* Problem: Return, unaltered, every line from the beginning of the material below up to and including the one with "shell.offset = -1".
━━━━━━━━
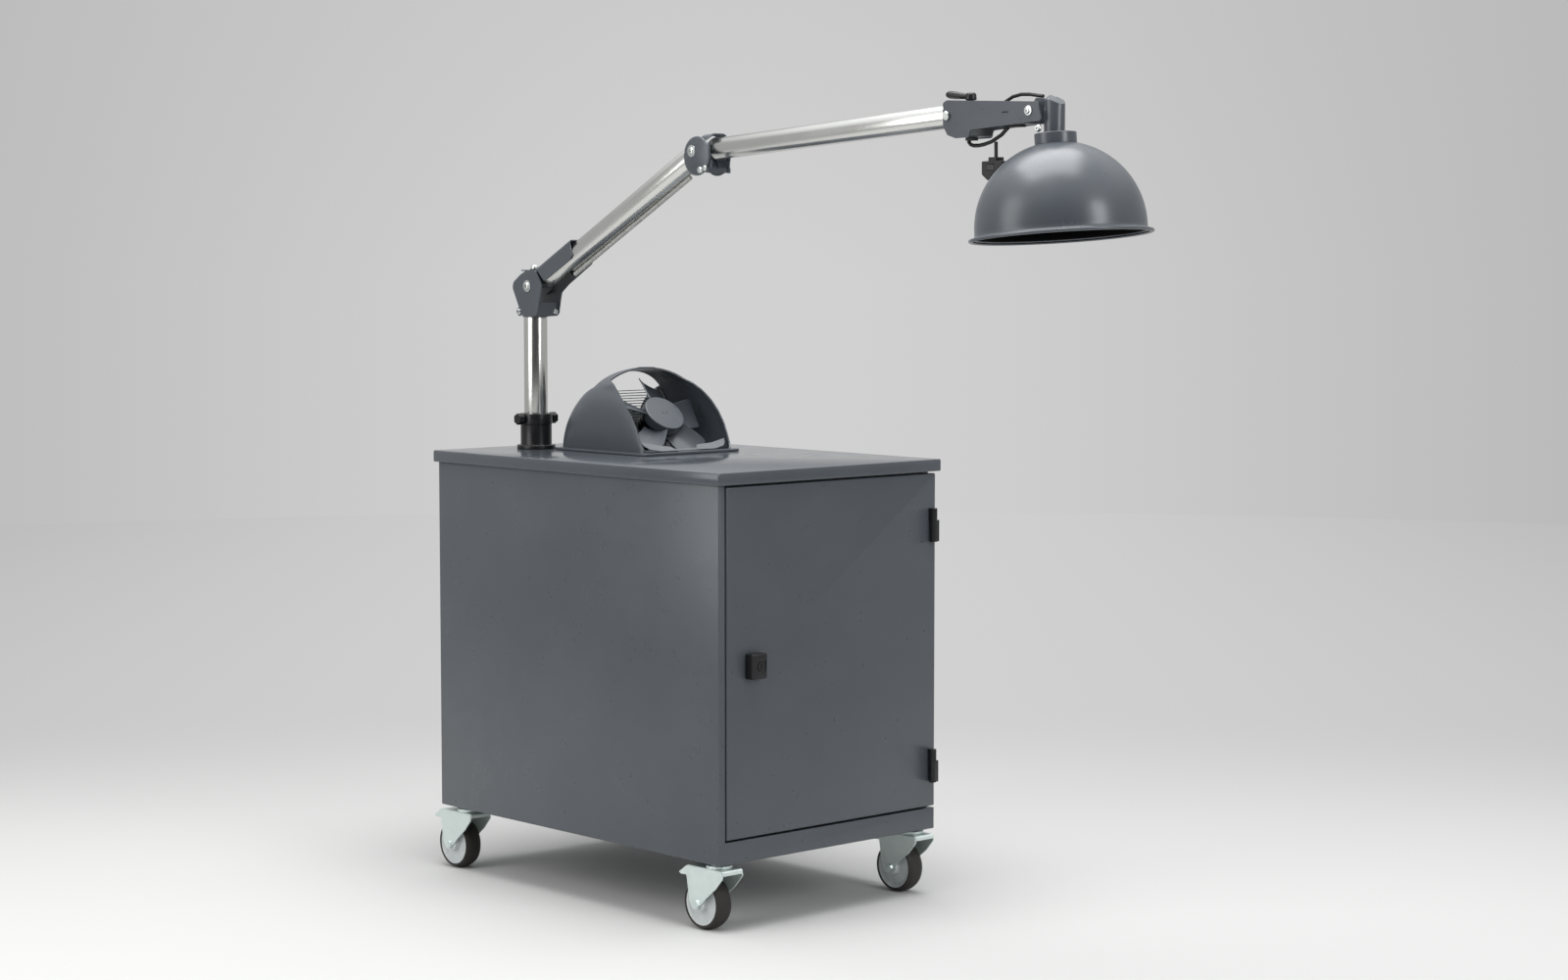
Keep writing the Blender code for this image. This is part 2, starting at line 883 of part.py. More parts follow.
def make_cowl():
    level_shares = (0, 0.28, 0.50, 0.67, 0.80, 0.90, 0.965)
    shape = bmesh.new()
    rings = []
    for share in level_shares:
        height = cowl_rise * share
        rings.append([shape.verts.new((x, y, height)) for x, y in cowl_ring(cowl_half(height), cowl_points)])
    for lower, upper in zip(rings, rings[1:]):
        for i in range(cowl_points):
            after = (i + 1) % cowl_points
            shape.faces.new((lower[i], lower[after], upper[after], upper[i]))
    crown = shape.verts.new((0, 0, cowl_rise))
    for i in range(cowl_points):
        shape.faces.new((rings[-1][i], rings[-1][(i + 1) % cowl_points], crown))
    for face in shape.faces:
        face.smooth = True
    place = (cowl_x, cowl_y, cowl_bottom)
    cowl = put(mesh_piece("fan_cowl", shape), extractor, powder_coat, place)
    shell = cowl.modifiers.new("wall", "SOLIDIFY")
    shell.thickness = cowl_wall
    shell.offset = -1

    half = cowl_flange / 2
    inner = cowl_base / 2 - cowl_wall * 0.8
    flange = box("cowl_flange", (-half, -half, 0), (half, half, cowl_flange_thickness))
    bevel(flange, cowl_flange_thickness / 3)
    core = as_mesh(plate("cowl_flange_core", cowl_ring(inner, cowl_points), cowl_flange_thickness + overrun))
    put(flange, extractor, None, place)
    cut(flange, put(core, extractor, None, place))

    mouth = box("cowl_mouth", (-cowl_base, -cowl_base, 0), (cowl_base, 0, cowl_base * 2))
    put(mouth, extractor, None, (cowl_x, cowl_front, cowl_flange_top), (-cowl_lean, 0, 0))
    window = box("cowl_window", (-cowl_base, 0, 0), (cowl_base, cowl_base, cowl_base))
    window_place = (cowl_x, cowl_y + window_depth, cowl_bottom + window_bottom)
    put(window, extractor, None, window_place, (window_lean, 0, 0))
    join(cowl, flange)
    cut(cowl, mouth, window)


# Sill: stands in the mouth's plane across the foot of the opening
fan_plane = add_empty("fan_plane", extractor, (cowl_x, cowl_front, cowl_flange_top), (-cowl_lean, 0, 0))


def make_sill():
    outline_shares = (
        (-0.93, 0.60),
        (-0.85, 0.25),
        (-0.62, 0.0),
        (0.62, 0.0),
        (0.85, 0.25),
        (0.93, 0.60),
        (0.97, 1.0),
        (0.62, 0.62),
        (0.26, 0.50),
        (0.20, 0.16),
        (-0.28, 0.16),
        (-0.34, 0.38),
        (-0.60, 0.60),
        (-0.97, 1.0),
    )
    outline = scaled(outline_shares, sill_half_width, sill_height)
    sill = sheet_plate("cowl_sill", outline, sill_sheet)
    foot = sill_sheet * 1.5 + gap * 5
    put(sill, fan_plane, powder_coat, (0, sill_sheet + gap * 2, foot), (math.pi / 2, 0, 0))


make_cowl()
make_sill()


# Fan: hub cup with five twisted blades on the motor's shaft; the frame's +Y runs along the axis to the back
fan_spin = add_empty("fan_spin", fan_plane, (0, fan_sink, fan_slope_place))


def make_blade(name):
    """A blade along +X, lofted through thin bowed sections."""
    radius_shares = (0.0, 0.5, 1.0)
    chord_places = (-0.5, 0.0, 0.5)
    root = hub_radius - hub_wall
    shape = bmesh.new()
    rings = []
    for share in radius_shares:
        radius = root + (blade_tip_radius - root) * share
        chord = blade_root_chord + (blade_tip_chord - blade_root_chord) * share
        pitch = blade_root_pitch + (blade_tip_pitch - blade_root_pitch) * share
        front = []
        rear = []
        for along in chord_places:
            bow = blade_camber_share * chord * (1 - (2 * along) ** 2)
            for side, row in ((-0.5, front), (0.5, rear)):
                across = bow + side * blade_thickness
                z = along * chord * math.cos(pitch) - across * math.sin(pitch)
                y = along * chord * math.sin(pitch) + across * math.cos(pitch)
                reach = math.sqrt(max(radius**2 - z**2, root**2 / 4))
                row.append(shape.verts.new((reach, blade_plane - fan_sink + y, z)))
        rings.append(front + rear[::-1])
    for lower, upper in zip(rings, rings[1:]):
        for i in range(len(lower)):
            after = (i + 1) % len(lower)
            shape.faces.new((lower[i], lower[after], upper[after], upper[i]))
    shape.faces.new(rings[0][::-1])
    shape.faces.new(rings[-1])
    bmesh.ops.recalc_face_normals(shape, faces=shape.faces)
    return mesh_piece(name, shape)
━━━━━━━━
* Full solution:
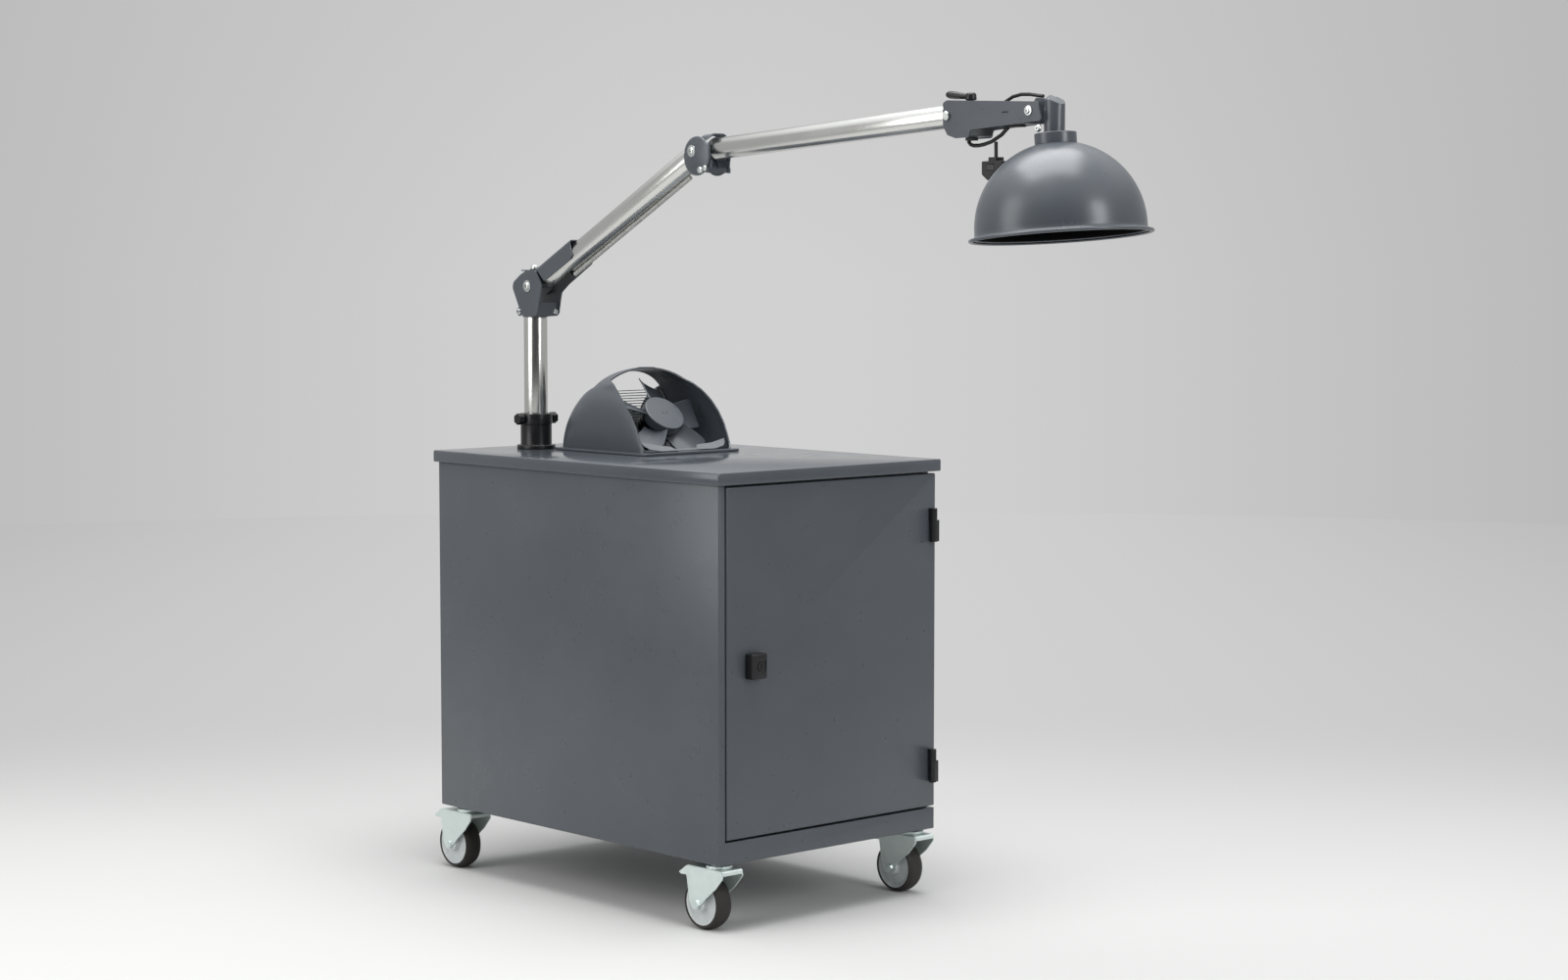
Keep writing the Blender code for this image. This is part 2, starting at line 883 of part.py. More parts follow.
def make_cowl():
    level_shares = (0, 0.28, 0.50, 0.67, 0.80, 0.90, 0.965)
    shape = bmesh.new()
    rings = []
    for share in level_shares:
        height = cowl_rise * share
        rings.append([shape.verts.new((x, y, height)) for x, y in cowl_ring(cowl_half(height), cowl_points)])
    for lower, upper in zip(rings, rings[1:]):
        for i in range(cowl_points):
            after = (i + 1) % cowl_points
            shape.faces.new((lower[i], lower[after], upper[after], upper[i]))
    crown = shape.verts.new((0, 0, cowl_rise))
    for i in range(cowl_points):
        shape.faces.new((rings[-1][i], rings[-1][(i + 1) % cowl_points], crown))
    for face in shape.faces:
        face.smooth = True
    place = (cowl_x, cowl_y, cowl_bottom)
    cowl = put(mesh_piece("fan_cowl", shape), extractor, powder_coat, place)
    shell = cowl.modifiers.new("wall", "SOLIDIFY")
    shell.thickness = cowl_wall
    shell.offset = -1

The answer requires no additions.